▶ **Task to carry out**
Write out the whole listing, matching it exactly.

▶ **Data**
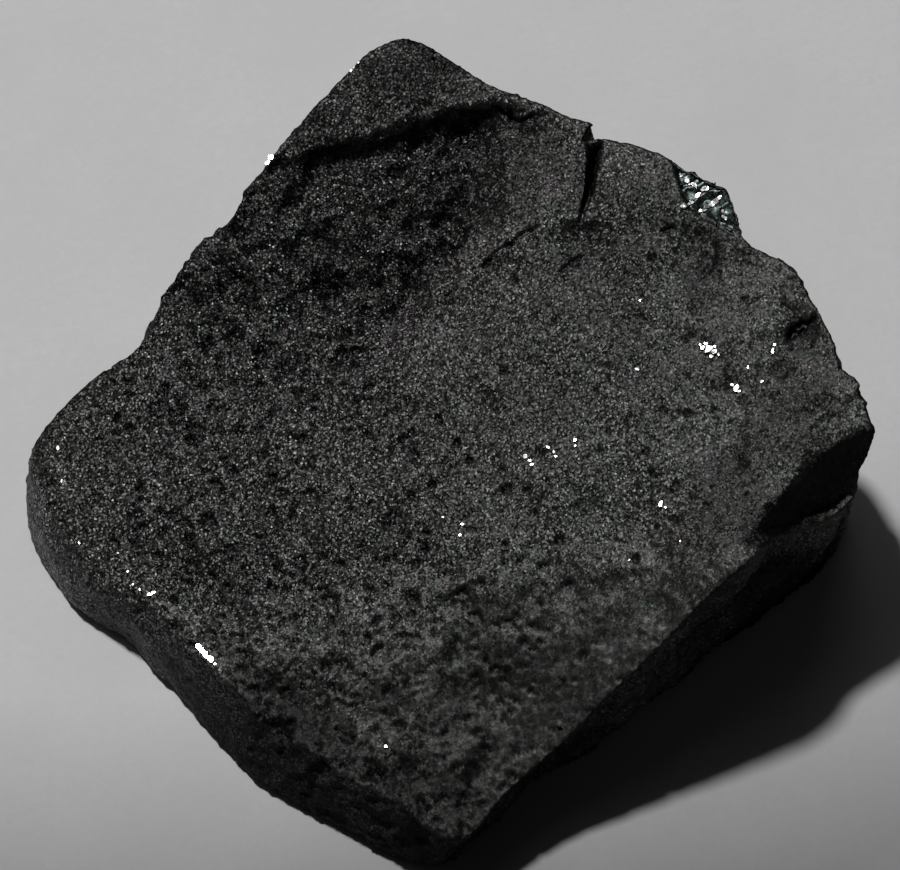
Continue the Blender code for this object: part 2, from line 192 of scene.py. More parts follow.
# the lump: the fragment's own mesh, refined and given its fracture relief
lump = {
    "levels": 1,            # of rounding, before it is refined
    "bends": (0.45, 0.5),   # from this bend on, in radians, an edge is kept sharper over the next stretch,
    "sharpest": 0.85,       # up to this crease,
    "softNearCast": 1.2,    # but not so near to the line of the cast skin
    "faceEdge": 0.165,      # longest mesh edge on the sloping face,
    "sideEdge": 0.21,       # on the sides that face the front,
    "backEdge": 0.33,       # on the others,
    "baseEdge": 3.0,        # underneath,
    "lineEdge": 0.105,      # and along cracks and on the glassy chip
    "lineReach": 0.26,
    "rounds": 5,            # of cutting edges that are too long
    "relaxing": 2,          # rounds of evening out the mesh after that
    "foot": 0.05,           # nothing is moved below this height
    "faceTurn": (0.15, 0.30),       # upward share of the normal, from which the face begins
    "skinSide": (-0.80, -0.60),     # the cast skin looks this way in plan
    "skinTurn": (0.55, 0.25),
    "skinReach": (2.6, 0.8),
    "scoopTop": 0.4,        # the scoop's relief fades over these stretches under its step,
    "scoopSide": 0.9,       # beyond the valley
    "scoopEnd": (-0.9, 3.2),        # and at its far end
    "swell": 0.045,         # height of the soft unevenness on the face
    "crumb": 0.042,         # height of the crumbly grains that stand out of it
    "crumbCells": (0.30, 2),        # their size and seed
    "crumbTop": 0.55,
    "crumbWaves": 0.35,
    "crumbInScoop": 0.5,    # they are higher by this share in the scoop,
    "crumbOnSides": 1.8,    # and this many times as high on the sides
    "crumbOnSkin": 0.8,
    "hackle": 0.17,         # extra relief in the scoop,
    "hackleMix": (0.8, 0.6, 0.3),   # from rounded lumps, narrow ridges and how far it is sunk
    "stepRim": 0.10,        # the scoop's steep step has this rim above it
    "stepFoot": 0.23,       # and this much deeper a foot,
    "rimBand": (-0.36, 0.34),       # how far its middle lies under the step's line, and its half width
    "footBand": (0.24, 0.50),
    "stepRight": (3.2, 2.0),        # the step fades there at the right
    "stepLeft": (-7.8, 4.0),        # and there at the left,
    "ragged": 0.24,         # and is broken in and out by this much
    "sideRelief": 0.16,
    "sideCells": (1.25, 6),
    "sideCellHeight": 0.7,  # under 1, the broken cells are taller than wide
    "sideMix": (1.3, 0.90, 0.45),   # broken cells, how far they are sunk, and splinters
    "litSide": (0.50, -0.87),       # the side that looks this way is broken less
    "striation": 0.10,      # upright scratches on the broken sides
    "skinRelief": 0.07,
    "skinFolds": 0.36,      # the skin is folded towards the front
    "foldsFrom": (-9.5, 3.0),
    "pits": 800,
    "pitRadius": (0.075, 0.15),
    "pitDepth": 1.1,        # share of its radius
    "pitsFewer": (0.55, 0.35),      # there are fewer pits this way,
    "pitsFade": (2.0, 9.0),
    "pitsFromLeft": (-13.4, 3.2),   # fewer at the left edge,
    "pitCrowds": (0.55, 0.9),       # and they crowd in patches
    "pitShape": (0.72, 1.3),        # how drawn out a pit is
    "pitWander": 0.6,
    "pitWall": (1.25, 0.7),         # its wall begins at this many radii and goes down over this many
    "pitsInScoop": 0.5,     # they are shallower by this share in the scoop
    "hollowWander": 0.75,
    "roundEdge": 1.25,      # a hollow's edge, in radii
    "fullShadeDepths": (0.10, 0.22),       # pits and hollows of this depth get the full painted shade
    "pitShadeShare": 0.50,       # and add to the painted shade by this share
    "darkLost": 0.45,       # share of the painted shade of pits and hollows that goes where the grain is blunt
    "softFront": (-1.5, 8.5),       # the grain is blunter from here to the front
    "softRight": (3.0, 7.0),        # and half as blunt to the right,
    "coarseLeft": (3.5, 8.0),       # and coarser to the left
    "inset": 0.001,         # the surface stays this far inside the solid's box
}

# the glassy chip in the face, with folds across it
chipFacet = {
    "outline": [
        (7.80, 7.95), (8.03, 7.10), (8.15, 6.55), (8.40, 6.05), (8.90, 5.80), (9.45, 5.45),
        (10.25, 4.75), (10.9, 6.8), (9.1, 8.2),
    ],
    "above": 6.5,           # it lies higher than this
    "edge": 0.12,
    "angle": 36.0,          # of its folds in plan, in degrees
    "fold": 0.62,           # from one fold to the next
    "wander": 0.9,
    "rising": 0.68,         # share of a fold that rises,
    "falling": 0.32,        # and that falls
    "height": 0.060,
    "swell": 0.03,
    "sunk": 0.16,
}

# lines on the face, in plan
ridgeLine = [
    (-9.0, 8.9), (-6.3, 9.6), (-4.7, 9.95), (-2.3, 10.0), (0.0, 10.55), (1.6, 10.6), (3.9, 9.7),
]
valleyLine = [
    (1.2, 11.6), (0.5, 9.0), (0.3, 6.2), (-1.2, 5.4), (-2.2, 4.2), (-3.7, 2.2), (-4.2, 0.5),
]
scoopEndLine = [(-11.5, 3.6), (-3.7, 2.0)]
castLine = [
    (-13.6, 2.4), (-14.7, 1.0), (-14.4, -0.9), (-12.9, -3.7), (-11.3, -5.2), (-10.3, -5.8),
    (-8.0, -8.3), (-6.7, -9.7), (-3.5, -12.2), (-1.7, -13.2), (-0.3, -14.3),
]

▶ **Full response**
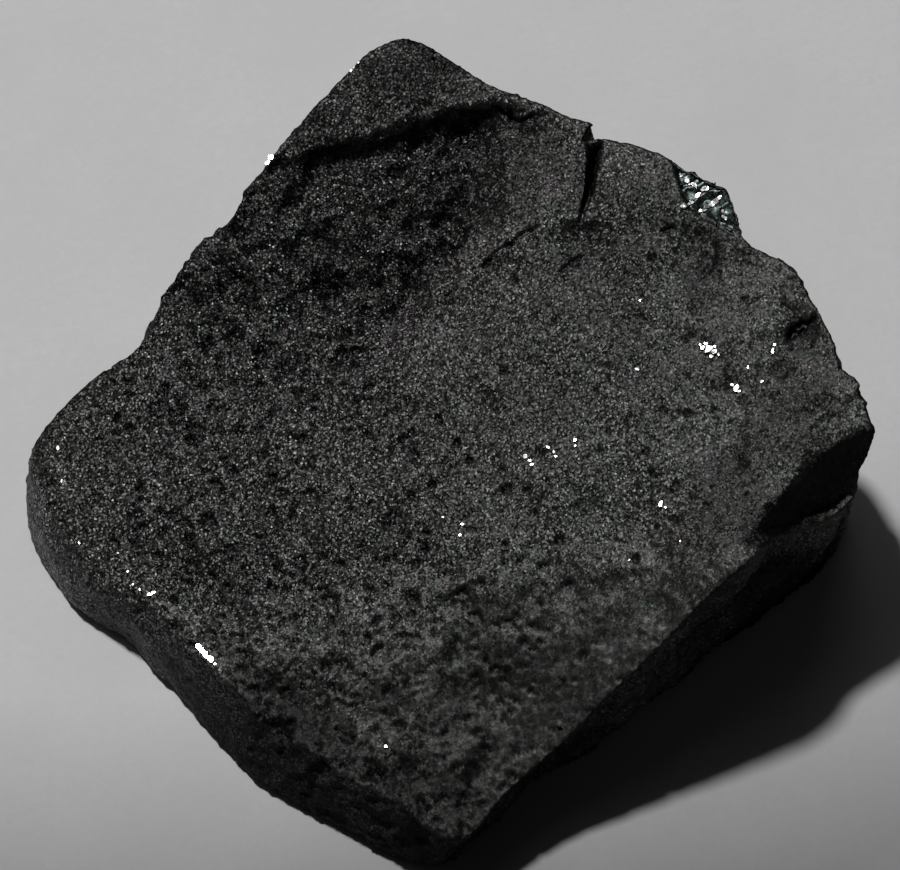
Continue the Blender code for this object: part 2, from line 192 of scene.py. More parts follow.
# the lump: the fragment's own mesh, refined and given its fracture relief
lump = {
    "levels": 1,            # of rounding, before it is refined
    "bends": (0.45, 0.5),   # from this bend on, in radians, an edge is kept sharper over the next stretch,
    "sharpest": 0.85,       # up to this crease,
    "softNearCast": 1.2,    # but not so near to the line of the cast skin
    "faceEdge": 0.165,      # longest mesh edge on the sloping face,
    "sideEdge": 0.21,       # on the sides that face the front,
    "backEdge": 0.33,       # on the others,
    "baseEdge": 3.0,        # underneath,
    "lineEdge": 0.105,      # and along cracks and on the glassy chip
    "lineReach": 0.26,
    "rounds": 5,            # of cutting edges that are too long
    "relaxing": 2,          # rounds of evening out the mesh after that
    "foot": 0.05,           # nothing is moved below this height
    "faceTurn": (0.15, 0.30),       # upward share of the normal, from which the face begins
    "skinSide": (-0.80, -0.60),     # the cast skin looks this way in plan
    "skinTurn": (0.55, 0.25),
    "skinReach": (2.6, 0.8),
    "scoopTop": 0.4,        # the scoop's relief fades over these stretches under its step,
    "scoopSide": 0.9,       # beyond the valley
    "scoopEnd": (-0.9, 3.2),        # and at its far end
    "swell": 0.045,         # height of the soft unevenness on the face
    "crumb": 0.042,         # height of the crumbly grains that stand out of it
    "crumbCells": (0.30, 2),        # their size and seed
    "crumbTop": 0.55,
    "crumbWaves": 0.35,
    "crumbInScoop": 0.5,    # they are higher by this share in the scoop,
    "crumbOnSides": 1.8,    # and this many times as high on the sides
    "crumbOnSkin": 0.8,
    "hackle": 0.17,         # extra relief in the scoop,
    "hackleMix": (0.8, 0.6, 0.3),   # from rounded lumps, narrow ridges and how far it is sunk
    "stepRim": 0.10,        # the scoop's steep step has this rim above it
    "stepFoot": 0.23,       # and this much deeper a foot,
    "rimBand": (-0.36, 0.34),       # how far its middle lies under the step's line, and its half width
    "footBand": (0.24, 0.50),
    "stepRight": (3.2, 2.0),        # the step fades there at the right
    "stepLeft": (-7.8, 4.0),        # and there at the left,
    "ragged": 0.24,         # and is broken in and out by this much
    "sideRelief": 0.16,
    "sideCells": (1.25, 6),
    "sideCellHeight": 0.7,  # under 1, the broken cells are taller than wide
    "sideMix": (1.3, 0.90, 0.45),   # broken cells, how far they are sunk, and splinters
    "litSide": (0.50, -0.87),       # the side that looks this way is broken less
    "striation": 0.10,      # upright scratches on the broken sides
    "skinRelief": 0.07,
    "skinFolds": 0.36,      # the skin is folded towards the front
    "foldsFrom": (-9.5, 3.0),
    "pits": 800,
    "pitRadius": (0.075, 0.15),
    "pitDepth": 1.1,        # share of its radius
    "pitsFewer": (0.55, 0.35),      # there are fewer pits this way,
    "pitsFade": (2.0, 9.0),
    "pitsFromLeft": (-13.4, 3.2),   # fewer at the left edge,
    "pitCrowds": (0.55, 0.9),       # and they crowd in patches
    "pitShape": (0.72, 1.3),        # how drawn out a pit is
    "pitWander": 0.6,
    "pitWall": (1.25, 0.7),         # its wall begins at this many radii and goes down over this many
    "pitsInScoop": 0.5,     # they are shallower by this share in the scoop
    "hollowWander": 0.75,
    "roundEdge": 1.25,      # a hollow's edge, in radii
    "fullShadeDepths": (0.10, 0.22),       # pits and hollows of this depth get the full painted shade
    "pitShadeShare": 0.50,       # and add to the painted shade by this share
    "darkLost": 0.45,       # share of the painted shade of pits and hollows that goes where the grain is blunt
    "softFront": (-1.5, 8.5),       # the grain is blunter from here to the front
    "softRight": (3.0, 7.0),        # and half as blunt to the right,
    "coarseLeft": (3.5, 8.0),       # and coarser to the left
    "inset": 0.001,         # the surface stays this far inside the solid's box
}

# the glassy chip in the face, with folds across it
chipFacet = {
    "outline": [
        (7.80, 7.95), (8.03, 7.10), (8.15, 6.55), (8.40, 6.05), (8.90, 5.80), (9.45, 5.45),
        (10.25, 4.75), (10.9, 6.8), (9.1, 8.2),
    ],
    "above": 6.5,           # it lies higher than this
    "edge": 0.12,
    "angle": 36.0,          # of its folds in plan, in degrees
    "fold": 0.62,           # from one fold to the next
    "wander": 0.9,
    "rising": 0.68,         # share of a fold that rises,
    "falling": 0.32,        # and that falls
    "height": 0.060,
    "swell": 0.03,
    "sunk": 0.16,
}

# lines on the face, in plan
ridgeLine = [
    (-9.0, 8.9), (-6.3, 9.6), (-4.7, 9.95), (-2.3, 10.0), (0.0, 10.55), (1.6, 10.6), (3.9, 9.7),
]
valleyLine = [
    (1.2, 11.6), (0.5, 9.0), (0.3, 6.2), (-1.2, 5.4), (-2.2, 4.2), (-3.7, 2.2), (-4.2, 0.5),
]
scoopEndLine = [(-11.5, 3.6), (-3.7, 2.0)]
castLine = [
    (-13.6, 2.4), (-14.7, 1.0), (-14.4, -0.9), (-12.9, -3.7), (-11.3, -5.2), (-10.3, -5.8),
    (-8.0, -8.3), (-6.7, -9.7), (-3.5, -12.2), (-1.7, -13.2), (-0.3, -14.3),
]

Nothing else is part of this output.